プレイされていたタイトルを洗い出してみると、「ディアブロ」「Ultima Online」「Unreal Tournament」「ディアブロII」「ディアブロII Lord of Destruction」「Dark Age of Camelot」「Ever Quest」「WoW(World of Warcraft)」と、中々の戦績っぷり。特にDark Age of Camelotは6年もプレイしていたそうで、キャラ名もかなり知れ渡っていたそうです。ともなると、PvPにも精通しているのは見て取れますし、何より「自分はこういうゲームをしてきたゲーマーだからこそ、ユーザーの意図を汲み取ってオンラインゲームを立て直せる」という証明にもなります。管理人が、吉田氏を知らなくても新生FF14に密かな期待を寄せたのはその部分でした。
成功するかはまだ分からない
現時点において、α版はテスター達に好評のようです。
ですが、それはαテストが「最後まで現行版FF14に残り続けた人達」だからこそ好評なわけであって、もっと人が増えれば多様な意見が出てくるのではないか? という風に、ちょっと慎重に物事を見ています。
普段ならそこまで慎重にはなりませんが、やはり一度の失敗のツケは大きいと言えます。FF14の為にPCを買い換えたと言う話はよく聞きますし、そこまでしてやった結果があれでは、信用を回復する機会すら与えないという人もそれなりに多いのではないでしょうか。
FF14が成功するかしないかは、最終的にゲームが面白いかどうかの一点です。FFらしい高水準なグラフィックである事は、すでに公開された動画でよく痛感できました。あとは、ゲームシステムやバランス、FFらしい仕組みや新要素にスポットが当たるでしょう。

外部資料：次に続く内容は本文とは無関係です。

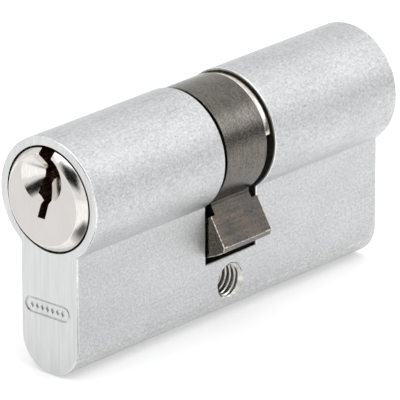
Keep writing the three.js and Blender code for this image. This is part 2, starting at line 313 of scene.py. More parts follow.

果たして、その結果がどうなるのか……。色んな意味で、来年が楽しみですね!
しょぼーんさんとしゃきーんさんのゲーム座談会
:FF14がどうして失敗して、どういう経緯で作り直すことになったのかっていう講演があったそうです。
:ま、ぶっちゃけ作り直す事になったのは自業自得ってやつだよな。
:ごもっともで。ひとえにバグだの何だの色々あるけど、とどのつまり「つまらないから」です。とはいえ、新プロデューサーの吉田氏が、どういうネトゲをやってきたかってのを見て、何となく期待してもいいんじゃないかなーって思えました。
:正直、たまに「本当にこの人ゲームやってんの!?」みたいなゲームがあるからなぁ。そういう部分をさらけ出すっていうのは、ユーザーの信頼を獲得するのに、結構手っ取り早い手段だったのかもしれないな。